Художественное ерничанье — одно из слагаемых высокой поэзии в России, одна из примет того национального артистизма, который требует публичности, ибо в ней, в публичности, общая, совместная разрядка и для авто-ра-исполнителя и для толпы. В такого рода разрядке, вероятно, главный общественный, социальный смысл скоморошества на Руси. В этом, вероятно, и одна из составных творческой природы Высоцкого.
Нередко пишут, что стихи Высоцкого «высмеивают наши недостатки». К этому штампу прибегают, дабы утвердить отношение поэта к так называемым «негативным явлениям». Но о характере юмора Высоцкого есть повод задуматься посерьезней. Трудно вспомнить еще один пример того, чтобы мы так откровенно смеялись, слушая песни. Обычно смеются в ответ слову юмориста, сатирика, актера-комика. А тут смех рождался в ответ песне, где соединялись воедино слово и мимика, сюжет стихотворного рассказа и интонация.
Если верно, что время узнается по тому, над чем люди смеялись, — это был смех определенного времени, которому мы живые свидетели. Но. видимо, время это еще не прошло, потому что «Бермудский треугольник», «Слухи», «Лекция о международном положении», «Письмо с сельхозвыставки», «Таможня» и множество других поэтических текстов таят в себе запас юмора, который еще далеко не исчерпан.
Высоцкий не часто высмеивает, хотя и смеется, и вообще без юмора никогда не обходится. Он не издевается, не бичует и даже не осуждает. Хотя и судит. Судит о жизни и о людях, которых видит насквозь в их прошлом и настоящем, в их подвигах и грехах, в несоответствии мнения человека о себе и его реальной значимости.
Забавность облика, личины — это юмор первого, поверхностного плана. А так как второй план юмора есть не что иное, как второй смысл, — нередко куда более общий, расширительный, всегда требующий напряжения ума и не поддающийся одной-единственной разгадке, — возникали и будут возникать сложности с трактовками стихов.

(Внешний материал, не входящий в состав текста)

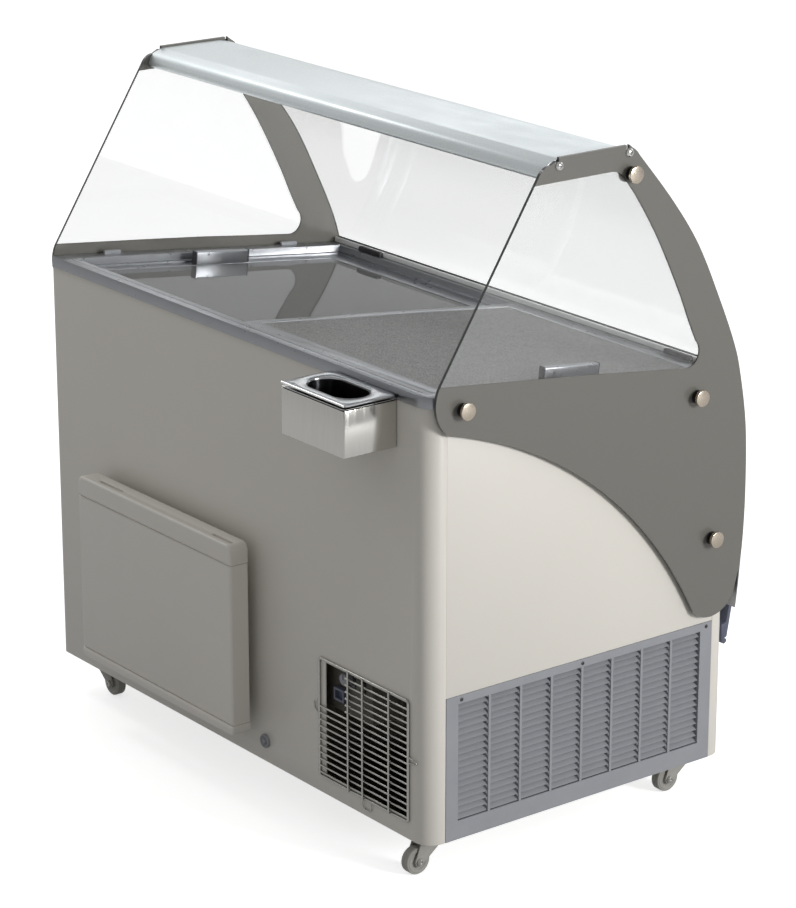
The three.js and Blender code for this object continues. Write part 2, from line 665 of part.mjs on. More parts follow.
function makeFan() {
  const { y, z, motorX, motorLength, motorRadius, hubX } = fan;
  const shaft = { radius: 4, start: motorX + motorLength - 1 };
  const post = { x0: motorX + 8, x1: motorX + 32, half: 20 };
  const foot = { x0: motorX - 7, x1: motorX + 47, half: 45, thick: 4 };
  const hubRadius = 22;
  const hubLength = 18;
  const blade = { thick: 2, width: 46, root: hubRadius - 2, pitch: 0.35 };
  const motor = joined(
    cylinder('x', motorRadius, [motorX, y, z], motorLength, 20),
    cylinder('x', shaft.radius, [shaft.start, y, z], hubX - 1 - shaft.start, 12),
    box(post.x0, post.x1, y - post.half, y + post.half, bayFloor, z),
    box(foot.x0, foot.x1, y - foot.half, y + foot.half, bayFloor, bayFloor + foot.thick),
  );
  const hub = cylinder('x', hubRadius, [hubX, y, z], hubLength, 20);
  const blades = Array.from({ length: fan.blades }, (_, i) => {
    const length = fan.radius - blade.root;
    const geometry = new THREE.BoxGeometry(blade.thick, blade.width, length);
    geometry.translate(0, 0, blade.root + length / 2);
    geometry.rotateZ(blade.pitch);
    geometry.rotateX((2 * Math.PI * i) / fan.blades);
    geometry.translate(hubX + hubLength / 2, y, z);
    return toSolid(geometry);
  });
  return [
    mesh('fan_motor', motor, blackPaint),
    mesh('fan_blade', joined(hub, ...blades), greyPlastic),
  ];
}

function makeControls() {
  const { face, x0, x1, z0, z1, depth, knob, rocker, inlet } = controls;
  const flange = 10;
  const casing = joined(
    box(x0, x1, face, face + depth, z0, z1),
    box(x0 - flange, x1 + flange, face + depth - 2, face + depth + 1, z0 - flange, bay.z - GAP),
  ).subtract(box(
    rocker.x - rocker.halfX, rocker.x + rocker.halfX, face - 5, face + 6,
    rocker.z - rocker.halfZ, rocker.z + rocker.halfZ,
  ));
  const grip = turned([
    [0, -knob.height], [knob.radius - 2.5, -knob.height], [knob.radius - 1, 2 - knob.height],
    [knob.radius, 0], [0, 0],
  ], 'y', [knob.x, face - GAP, knob.z], 20);
  const front = face - GAP - knob.height;
  const pointer = box(knob.x - 1, knob.x + 1, front - 1.5, front + 5, knob.z, knob.z + knob.radius - 1.5);
  const tilt = polygon([
    [face - GAP, -9], [face - 4, -10], [face - 2.5, 0], [face - 6.5, 10], [face - GAP, 9],
  ]);
  const halfRocker = rocker.halfX - 1;
  const switchBody = sweepYZ(tilt, rocker.x - halfRocker, rocker.x + halfRocker).translate([0, 0, rocker.z]);
  const shell = (inset, y0, y1) => box(
    inlet.x - inlet.halfX + inset, inlet.x + inlet.halfX - inset, y0, y1,
    inlet.z - inlet.halfZ + inset, inlet.z + inlet.halfZ - inset,
  );
  const recess = shell(inlet.rim, face - 2 * inlet.proud, face - 4);
  const socket = shell(0, face - inlet.proud, face - GAP).subtract(recess);
  return [
    mesh('control_box', casing, greyPlastic),
    mesh('thermostat_knob', joined(grip, pointer), greyPlastic),
    mesh('power_switch', switchBody, darkPlastic),
    mesh('power_inlet', socket, slatePaint),
  ];
}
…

Дело в том, что эти стихи многозначны. В них есть и второй, а нередко и третий смысл. Расхожим является термин: «шуточные песни Высоцкого». Действительно, скажем, шутка в рассказе о Жирафе, который влюбился в Антилопу, наглядна для всех, даже для самых маленьких. Но когда Гоголь утверждал, что басни Крылова «отнюдь не удел детей», он, не отрицая понятного детям смысла басенных сюжетов, звал оценить маленькие притчи еще и как собрание парадоксов бытия, книгу мудрости, отмеченную особым даром автора — выражаться «доступно всем». Простота, доступность, очевидность — это лучший способ первоначального познания. На этой ступени можно и остановиться. А можно пойти дальше. И каждый сделает это в соответствии с собственными фантазией, опытом и, разумеется, чувством юмора.
Кстати, предваряя исполнение именно песни про Жирафа, автор сказал, что в каждой шуточной песне должен быть какой-то «второй слой», а иначе у него не потянется рука к перу. Этот второй слой (непременное условие народной поговорки) существует в простейшей строке, тут же ушедшей из стиха в нашу обиходную речь: «Жираф большой — ему видней!»

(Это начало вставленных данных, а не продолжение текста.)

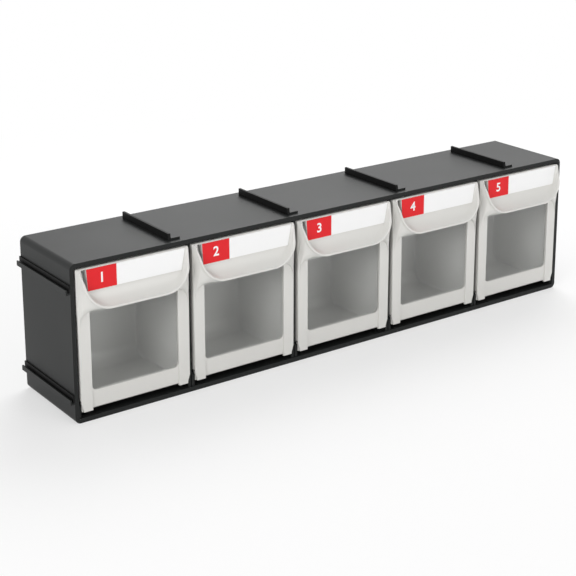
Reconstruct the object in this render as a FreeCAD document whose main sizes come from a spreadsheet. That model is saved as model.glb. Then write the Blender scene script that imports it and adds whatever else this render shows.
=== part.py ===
import FreeCAD
import Part
import os
import Sketcher
from FreeCAD import Placement, Rotation, Vector

# A row of five tilt-out bins for small stock: one moulded housing open at the front,
# and in each bay a white tub behind a white frame with a clear window, a scooped handle
# and a label.
# Each frame turns on two pegs near its foot, so the bin tips forward and falls shut.
# +X runs along the row to the right as seen from the front, the fronts face -Y, +Z is up.
# The origin is the middle of the flat underside. Lengths are in millimetres.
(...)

Как известно, смех — это сигнал человеческого сближения. Смеются равные. Смех уравнивает людей, он восстает против всяческих разделяющих перегородок, чинов и различий. В стихах Высоцкого эта роль смеха имеет явно выраженный общественный характер. В его смехе — призыв, вера и, что очень важно, ощущение идеала, иногда смутное у его персонажей, но постоянное и отчетливое у автора.

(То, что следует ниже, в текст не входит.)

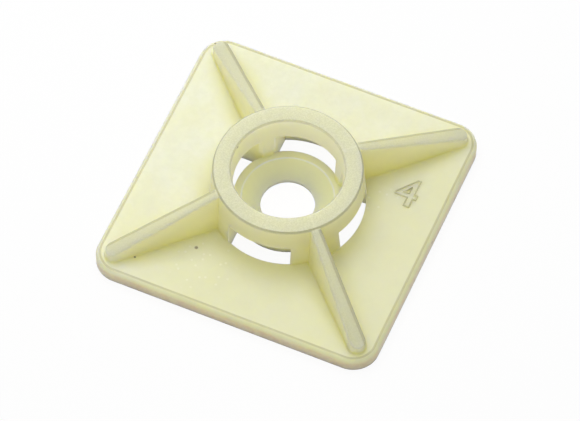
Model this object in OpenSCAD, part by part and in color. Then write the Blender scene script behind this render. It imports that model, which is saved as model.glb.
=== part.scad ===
// Cable tie mount: a square moulded base with a countersunk screw hole in the
// middle, a ring standing over it with four windows for the tie, and four
// ribs that run down from the ring to the corners. All of it is one moulding.
// The origin is on the screw hole's axis, in the plane of the underside.

/* [Base plate] */
// Length of each side of the square plate
plate_side = 28; // [26:0.5:40]
// Thickness of the plate
plate_t = 1.5; // [1.2:0.1:2.5]
// Radius of the plate's corners, seen from above
corner_r = 2.5; // [1.5:0.1:4]
// Rounding along the plate's top edge
top_edge_r = 0.45; // [0.1:0.05:0.7]
// Rounding along the plate's bottom edge
bottom_edge_r = 0.15; // [0.05:0.05:0.3]

/* [Tie ring] */
// Height of the ring's flat top above the underside
ring_top = 6.4; // [6:0.1:9]
// Outer diameter of the ring at its top
ring_d = 13.9; // [13:0.1:16]
// Thickness of the ring's wall at its top
ring_wall = 1.7; // [1.2:0.1:2.2]
// Mould draft of the ring's and the ribs' walls, in degrees
mould_draft = 4.4; // [1:0.1:5]
// Bevel of the two edges of the ring's top
ring_edge = 0.15; // [0.05:0.01:0.2]
// Radius of the hollow corner where the ring and the ribs stand on the plate
foot_r = 0.2; // [0.1:0.05:0.4]

/* [Tie windows] */
// Width of each window, a little more than the widest tie
window_w = 6.2; // [4:0.1:6.5]
// Height of each window above the plate
window_h = 2.5; // [1.5:0.1:3]
// How far the slot below each window reaches out past the ring's wall
slot_clear = 0.12; // [0.02:0.01:0.2]

/* [Screw hole] */
// Diameter of the screw hole
hole_d = 5.1; // [3.5:0.1:6]
// Diameter of the countersink at the plate's top
sink_d = 8.6; // [7:0.1:9]
// Height of the hole's straight part below the countersink
hole_land = 0.4; // [0.2:0.05:0.9]

/* [Corner ribs] */
// Thickness of each rib where it stands on the plate
rib_w = 1.7; // [1.5:0.05:2.2]
// Height of a rib's crest above the plate at its outer end
rib_end_h = 1.15; // [0.8:0.05:2]
// Rounding of the edges of a rib's crest
rib_edge_r = 0.2; // [0.1:0.02:0.3]
// Step from the ring's top down to the crest where the rib leaves the ring
rib_step = 0.12; // [0.1:0.02:0.4]
// Flat that is left between a rib's foot and the rounding of the plate's edge
rib_end_flat = 0.25; // [0.05:0.05:2]

/* [Hidden] */

// Smoothness of the large rounds, of the ribs and feet, and of the plate's edges
large_fn = 96;
small_fn = 48;
edge_fn = 24;
// How far a cut runs past the faces that it opens
past = 1;
// How deep a piece sinks into what carries it
sink = 0.4;
// How deep a rounding's arc cuts into the two faces that it joins
bite = 0.01;
// Share of the crest's step that a rib keeps where its root lies in the ring
root_step = 0.25;

// Ring and window, measured from the ring's axis
ring_r = ring_d / 2;
bore_r = ring_r - ring_wall;
wall_lean = tan(mould_draft);
window_top = plate_t + window_h;
window_lean = wall_lean * (ring_top - window_top);
slot_out_r = ring_r + window_lean + slot_clear;
slot_in_r = bore_r - window_lean;
// Centre of a foot's arc, from the wall that the foot stands against
foot_x = foot_r * (sqrt(1 + wall_lean * wall_lean) - wall_lean) - bite;

// Ribs: a leaning wall on each side, a flat sloping crest and a round end
corner_reach = plate_side / sqrt(2) - corner_r * (sqrt(2) - 1);
foot_reach = foot_x - sqrt(2 * foot_r * bite - bite * bite);
rib_tip = corner_reach - top_edge_r - rib_end_flat - foot_reach - rib_w / 2;
rib_slope = (ring_top - rib_step - plate_t - rib_end_h) / (rib_tip - ring_r);
rib_fall = atan(rib_slope);
// The root lies in the ring's wall, where the crest is still below the top
rib_root = ring_r - (1 - root_step) * rib_step / rib_slope;
// Half the crest's width at the rib's end, and how it narrows up the slope
crest_half = rib_w / 2 - wall_lean * rib_end_h;
crest_taper = atan(wall_lean * sin(rib_fall));
// The crest's round end lies ahead of the rib's end, over the leaning front
crest_drop = rib_edge_r * (sin(rib_fall) + wall_lean * cos(rib_fall));
crest_front = (crest_half + crest_drop) / (cos(rib_fall) - wall_lean * sin(rib_fall));

// Half section of the plate's rim, w wide from its inner side to its edge
module rim_section(w) {
    translate([0, bottom_edge_r])
        square([w, plate_t - top_edge_r - bottom_edge_r]);
    square([w - bottom_edge_r, bottom_edge_r]);
    translate([w - bottom_edge_r, bottom_edge_r])
        circle(r = bottom_edge_r, $fn = edge_fn);
    translate([0, plate_t - top_edge_r])
        square([w - top_edge_r, top_edge_r]);
    translate([w - top_edge_r, plate_t - top_edge_r])
        circle(r = top_edge_r, $fn = edge_fn);
}

module plate() {
    flat = plate_side - 2 * corner_r;
    translate([-flat / 2, -flat / 2, 0])
        cube([flat, flat, plate_t]);
    for (side = [0:3])
        rotate([0, 0, 90 * side]) {
            translate([flat / 2, 0, 0])
                rotate([90, 0, 0])
                    linear_extrude(height = flat, center = true)
                        rim_section(corner_r);
            translate([flat / 2, flat / 2, 0])
                rotate_extrude(angle = 90, $fn = large_fn)
                    rim_section(corner_r);
        }
}

// Section of a foot that fills the corner between the plate and a leaning
// wall, whose face stands at x = 0 on the plate
module foot_section() {
    foot_y = foot_r - bite;
    difference() {
        translate([-sink, -sink])
            square([foot_x + sink, foot_y + sink]);
        translate([foot_x, foot_y])
            circle(r = foot_r, $fn = small_fn);
    }
}

// Section of the ring's wall, leaning by the draft on both sides, and its feet
module ring_section() {
    foot_z = plate_t - sink;
    foot_lean = wall_lean * (ring_top - foot_z);
    edge_z = ring_top - ring_edge;
    edge_lean = wall_lean * ring_edge;
    plate_lean = wall_lean * (ring_top - plate_t);
    translate([ring_r + plate_lean, plate_t])
        foot_section();
    translate([bore_r - plate_lean, plate_t])
        mirror([1, 0])
            foot_section();
    polygon([
        [bore_r - foot_lean, foot_z],
        [ring_r + foot_lean, foot_z],
        [ring_r + edge_lean, edge_z],
        [ring_r - ring_edge, ring_top],
        [bore_r + ring_edge, ring_top],
        [bore_r - edge_lean, edge_z]
    ]);
}

module ring() {
    rotate_extrude($fn = large_fn)
        ring_section();
}

// Foot of the rib along +X, down both of its sides and round its outer end
module rib_foot() {
    for (side = [0:1])
        mirror([0, side, 0])
            translate([rib_root, rib_w / 2, plate_t])
                rotate([90, 0, 90])
                    linear_extrude(height = rib_tip - rib_root)
                        foot_section();
    translate([rib_tip, 0, plate_t])
        rotate_extrude($fn = large_fn)
            translate([rib_w / 2, 0])
                foot_section();
}

// Walls of the rib along +X before its crest is cut: they lean by the draft
// and end in a cone
module rib_walls() {
    foot_z = plate_t - sink;
    foot_half = rib_w / 2 + wall_lean * sink;
    top_half = rib_w / 2 - wall_lean * (ring_top - plate_t);
    translate([rib_root, 0, 0])
        rotate([90, 0, 90])
            linear_extrude(height = rib_tip - rib_root)
                polygon([
                    [-foot_half, foot_z],
                    [foot_half, foot_z],
                    [top_half, ring_top],
                    [-top_half, ring_top]
                ]);
    translate([rib_tip, 0, foot_z])
        cylinder(r1 = foot_half, r2 = top_half, h = ring_top - foot_z, $fn = small_fn);
}

// Section of the crest, from the given width on one side of its middle to
// its rounded edge on the other
module crest_section(w) {
    edge_x = crest_half - rib_edge_r + 2 * bite;
    translate([-w, -rib_edge_r])
        square([w + edge_x, rib_edge_r]);
    translate([edge_x, -rib_edge_r])
        circle(r = rib_edge_r, $fn = small_fn);
}

// What the rib along +X keeps of its walls: all that lies well below the
// crest, and under the crest a flat top with rounded edges
module rib_crest() {
    run = 2 * (rib_tip - rib_root);
    translate([rib_tip, 0, plate_t + rib_end_h])
        rotate([0, rib_fall, 0]) {
            translate([-run, -rib_w, -run - rib_edge_r])
                cube([2 * run, 2 * rib_w, run]);
            translate([crest_front - crest_half, 0, 0]) {
                rotate_extrude($fn = large_fn)
                    crest_section(0);
                intersection_for (side = [0:1])
                    mirror([0, side, 0])
                        rotate([90, 0, -90 - crest_taper])
                            linear_extrude(height = run)
                                crest_section(rib_w);
            }
        }
}

module rib() {
    intersection() {
        rib_walls();
        rib_crest();
    }
    rib_foot();
}

// Opening for the tie on the +X side: a window through the ring's wall and
// the slot below it, where the mould's core comes up through the plate
module tie_opening() {
    translate([0, -window_w / 2, plate_t])
        cube([slot_out_r + past, window_w, window_h]);
    intersection() {
        difference() {
            translate([0, 0, -past])
                cylinder(r = slot_out_r, h = plate_t + 2 * past, $fn = large_fn);
            translate([0, 0, -2 * past])
                cylinder(r = slot_in_r, h = plate_t + 4 * past, $fn = large_fn);
        }
        translate([0, -window_w / 2, -past])
            cube([slot_out_r + past, window_w, plate_t + 2 * past]);
    }
}

module screw_hole() {
    translate([0, 0, -past])
        cylinder(d = hole_d, h = plate_t + 2 * past, $fn = large_fn);
    slope = (sink_d - hole_d) / (plate_t - hole_land);
    translate([0, 0, hole_land])
        cylinder(d1 = hole_d, d2 = sink_d + slope * sink, h = plate_t - hole_land + sink, $fn = large_fn);
}

module tie_mount() {
    color([0.93, 0.92, 0.80])
        difference() {
            union() {
                plate();
                ring();
                for (corner = [0:3])
                    rotate([0, 0, 45 + 90 * corner])
                        rib();
            }
            for (side = [0:3])
                rotate([0, 0, 90 * side])
                    tie_opening();
            screw_hole();
        }
}

tie_mount();
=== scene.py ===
import math
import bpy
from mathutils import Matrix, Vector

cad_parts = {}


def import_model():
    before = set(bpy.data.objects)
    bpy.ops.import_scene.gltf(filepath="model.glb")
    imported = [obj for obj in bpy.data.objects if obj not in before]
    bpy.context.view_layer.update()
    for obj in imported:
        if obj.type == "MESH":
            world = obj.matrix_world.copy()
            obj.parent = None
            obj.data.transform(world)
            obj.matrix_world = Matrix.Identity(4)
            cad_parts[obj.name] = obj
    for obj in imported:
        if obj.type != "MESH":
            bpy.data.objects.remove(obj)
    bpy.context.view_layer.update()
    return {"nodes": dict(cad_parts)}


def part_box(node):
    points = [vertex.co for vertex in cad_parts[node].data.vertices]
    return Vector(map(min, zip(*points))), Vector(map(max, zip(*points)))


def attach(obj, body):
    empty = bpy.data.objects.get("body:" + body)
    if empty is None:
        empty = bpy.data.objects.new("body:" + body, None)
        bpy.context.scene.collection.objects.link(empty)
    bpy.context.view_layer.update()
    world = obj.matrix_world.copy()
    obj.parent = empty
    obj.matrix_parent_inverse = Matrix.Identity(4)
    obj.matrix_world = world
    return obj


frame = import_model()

from types import SimpleNamespace

import bmesh
import bpy
from mathutils import Matrix, Quaternion, Vector

MM = 0.001
LOW, HIGH = (Vector(corner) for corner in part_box("tie_mount"))
MOUNT = frame["nodes"]["tie_mount"]

# Sizes of the moulding in mm. Its half width and height come from the frame,
# and the others are typed as the part's source has them: change them with it.
PLATE_HALF, RING_TOP = round(HIGH.x / MM, 3), round(HIGH.z / MM, 3)
PLATE_T, CORNER_R = 1.5, 2.5
RING_R, BORE_R, SINK_R = 6.95, 5.25, 4.3
# Radius at which the ring stands on the plate, and half a rib's width there
RING_FOOT, RIB_FOOT = 7.33, 0.85
# A rib's crest: its height at the ring's wall and its fall per mm outwards
CREST_Z, CREST_SLOPE = 6.28, 0.357
# Half the crest's width, drawn in to the axis, and its gain per mm outwards
CREST_HALF, CREST_WIDENING = 0.275, 0.0275

# Specks of burnt dust, and patches of pale motes with painted glints: place and radius in mm
SPECKS = (
    ((-5.5, -8.4, PLATE_T), 0.22),
    ((-10.25, -11.6, PLATE_T), 0.14),
    ((-9.3, 8.5, PLATE_T), 0.14),
    ((-13.1, 12.95, PLATE_T), 0.16),
    ((14.0, 1.15, 0.9), 0.18),
    ((-5.22, 0.42, 6.15), 0.16),
)
MOTES_AND_GLINTS = (((-4.2, -9.8, PLATE_T), 3.6), ((8.0, 3.2, PLATE_T), 2.0))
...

Иногда он «полушуткой» называл нечто очень серьезное и сложное. Например, назвал так песню «В сон мне — желтые огни…», одну из самых трагических. Но трагическое состояние души, которой «всё не так», и страшный в своей выразительности перечень полярных явлений, сближенных тем, что и там и тут «ничто не свято», — сам этот перечень закамуфлирован такой нарочито расхожей цыганщиной, что уже одно это почти смешно. Любители песенных стилизаций блаженно улыбаются лихому переплясу строф, строк, мелодии, между тем слова и строфы соединяются в причудливый, но достаточно строгий порядок, минуют житейскую логику, притом чувство выражают несомненно трагическое. В данном случае песенная природа стиха дает некий исход тому, что в общем-то безысходно, трагично.